Biden took a direct line in trying to reach an audience that he appeared to view as composed of millions of Americans who regularly vote Republican, but who support the basic Democratic bargain: you obey the will of the people — if you lose, and if you win.
He spoke about the GOP’s forebears, including Ronald Reagan in a list of Republican presidents that he respected, while adding that too many members of today’s party “seem to no longer want to be the party of Lincoln.”
He pitted that vision — of a Republican party that had policy differences with Democrats, but that was fundamentally committed to democracy — against the post-Jan. 6 Trump movement: one built around a man who “can’t accept that he lost,” and which is now trying to enable state legislatures to submit alternate, anti-democratic slates of electors.
“You can’t love your country only when you win,” Biden said. “You can’t obey the law only when it is convenient. You can’t be patriotic when you embrace and enable lies.””
Walter Shapiro: “Just a handful of sentences into his speech commemorating the insurrection a year ago on January 6, President Joe Biden unveiled the biggest political decision of his presidency.”
“Instead of tiptoeing around the specter of Donald Trump, Biden went after the former president directly with an intensity unparalleled in modern political memory.”
“No members of Republican leadership have said they plan to attend Thursday’s events commemorating the Jan. 6 attack on the Capitol by a pro-Trump mob,” the Washington Post reports.
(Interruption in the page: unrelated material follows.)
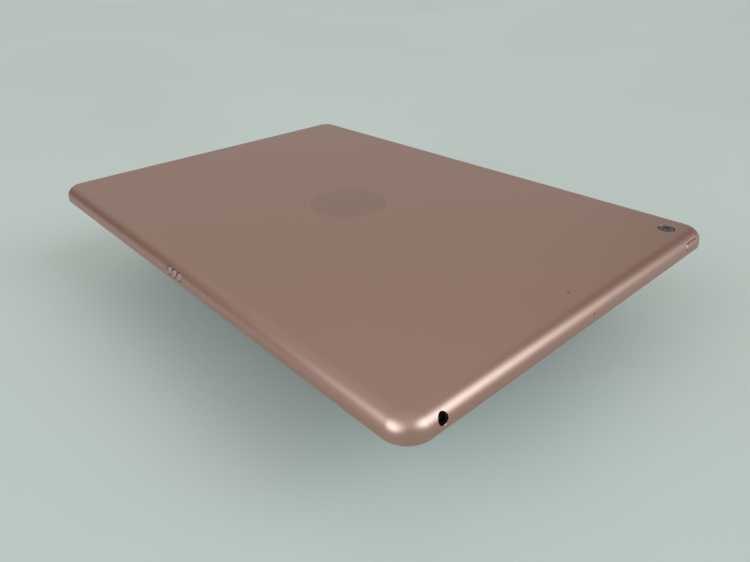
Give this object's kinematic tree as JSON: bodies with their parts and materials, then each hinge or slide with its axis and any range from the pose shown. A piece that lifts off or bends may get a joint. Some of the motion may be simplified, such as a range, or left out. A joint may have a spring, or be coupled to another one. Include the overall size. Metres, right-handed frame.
{
  "type": "tablet computer",
  "caption": "Slim tablet computer with a rounded metal rear case, glass front with a round home button, side buttons, rear camera, headphone socket and charging port.",
  "frame": {"origin": "middle of the cover glass's outer face, which is the lowest face of the tablet as it lies on its screen", "axes": "+Z out of the flat rear face, +Y to the end with the cameras and the headphone socket, +X to the long side with the accessory contacts"},
  "size_m": [0.1742, 0.2508, 0.0075],
  "materials": {
    "anodised_case": "gold anodised, fine bead-blasted satin",
    "polished_trim": "gold anodised, polished",
    "white_glass": "gloss, white printed behind",
    "lens_glass": "gloss, dark, coated",
    "pale_seal": "satin",
    "display_film": "satin",
    "sheet_steel": "satin",
    "white_plastic": "satin",
    "black_plastic": "matt",
    "contact_metal": "satin, pale silvery",
    "flex_circuit": "satin",
    "circuit_board": "matt",
    "battery_foil": "satin",
    "adhesive_film": "matt",
    "dark_mesh": "matt",
    "magnet_nickel": "satin nickel plate"
  },
  "bodies": {
    "body": {"rear_case": "anodised_case", "rear_inlay": "polished_trim", "rear_camera_ring": "polished_trim", "cover_glass": "white_glass", "glass_seal": "pale_seal", "display_panel": "display_film", "display_tray": "sheet_steel", "display_screw_1": "sheet_steel", "display_screw_2": "sheet_steel", "display_screw_3": "sheet_steel", "display_screw_4": "sheet_steel", "board_screw_1": "sheet_steel", "board_screw_2": "sheet_steel", "home_bracket": "sheet_steel", "charging_port": "sheet_steel", "radio_shield": "sheet_steel", "processor_shield": "sheet_steel", "power_shield": "sheet_steel", "antenna_right": "white_plastic", "antenna_left": "white_plastic", "power_switch": "black_plastic", "volume_up_switch": "black_plastic", "volume_down_switch": "black_plastic", "headphone_socket": "black_plastic", "speaker_right": "black_plastic", "speaker_left": "black_plastic", "rear_camera_module": "black_plastic", "front_camera": "black_plastic", "light_sensor": "black_plastic", "contact_insulator": "black_plastic", "antenna_coax": "black_plastic", "home_switch": "contact_metal", "edge_microphone": "contact_metal", "rear_microphone": "contact_metal", "accessory_contact_1": "contact_metal", "accessory_contact_2": "contact_metal", "accessory_contact_3": "contact_metal", "rear_camera_lens": "lens_glass", "button_flex": "flex_circuit", "headphone_flex": "flex_circuit", "charging_flex": "flex_circuit", "display_flex": "flex_circuit", "touch_flex": "flex_circuit", "contact_flex": "flex_circuit", "logic_board": "circuit_board", "battery_circuit": "circuit_board", "battery_cell_left": "battery_foil", "battery_cell_right": "battery_foil", "battery_adhesive_left": "adhesive_film", "battery_adhesive_right": "adhesive_film", "speaker_mesh_right": "dark_mesh", "speaker_mesh_left": "dark_mesh", "cover_magnet_upper": "magnet_nickel", "cover_magnet_lower": "magnet_nickel"},
    "home_button": {"home_button_ring": "polished_trim", "home_button_cap": "white_plastic", "home_button_carrier": "black_plastic"},
    "power_button": {"power_button": "anodised_case"},
    "volume_up_button": {"volume_up_button": "anodised_case"},
    "volume_down_button": {"volume_down_button": "anodised_case"}
  },
  "joints": [
    {"name": "home_button_press", "type": "slide", "parent": "body", "child": "home_button", "axis": [0, 0, 1], "range_m": [0, 0.0003], "stiffness_N_per_m": 200},
    {"name": "power_button_press", "type": "slide", "parent": "body", "child": "power_button", "axis": [0, -1, 0], "range_m": [0, 0.0003], "stiffness_N_per_m": 200},
    {"name": "volume_up_press", "type": "slide", "parent": "body", "child": "volume_up_button", "axis": [1, 0, 0], "range_m": [0, 0.0003], "stiffness_N_per_m": 200},
    {"name": "volume_down_press", "type": "slide", "parent": "body", "child": "volume_down_button", "axis": [1, 0, 0], "range_m": [0, 0.0003], "stiffness_N_per_m": 200}
  ]
}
“A year ago, while Republican lawmakers tried to overturn the 2020 presidential election by blocking the certification of the results, President Donald Trump incited a mob to storm the Capitol in an effort to obtain the same objective,” NBC News reports.
“Now, with official Washington observing the anniversary, Republicans are accusing Democrats of politicizing the attack and blaming them for what the GOP describes as lax Capitol security.”
Nearly all of the 147 Republicans who voted to reject the 2020 presidential election results wouldn’t tell the HuffPost if they regret that vote.
“Some Georgia Republicans planned to spend the anniversary of the attack on the U.S. Capitol praying — not just for those killed or hurt during the Jan. 6 riot, but for the ‘J6 Prisoners’ and ‘J6 Patriots’ who stormed the building in a futile attempt to keep then-President Trump in power,” the Washington Post reports.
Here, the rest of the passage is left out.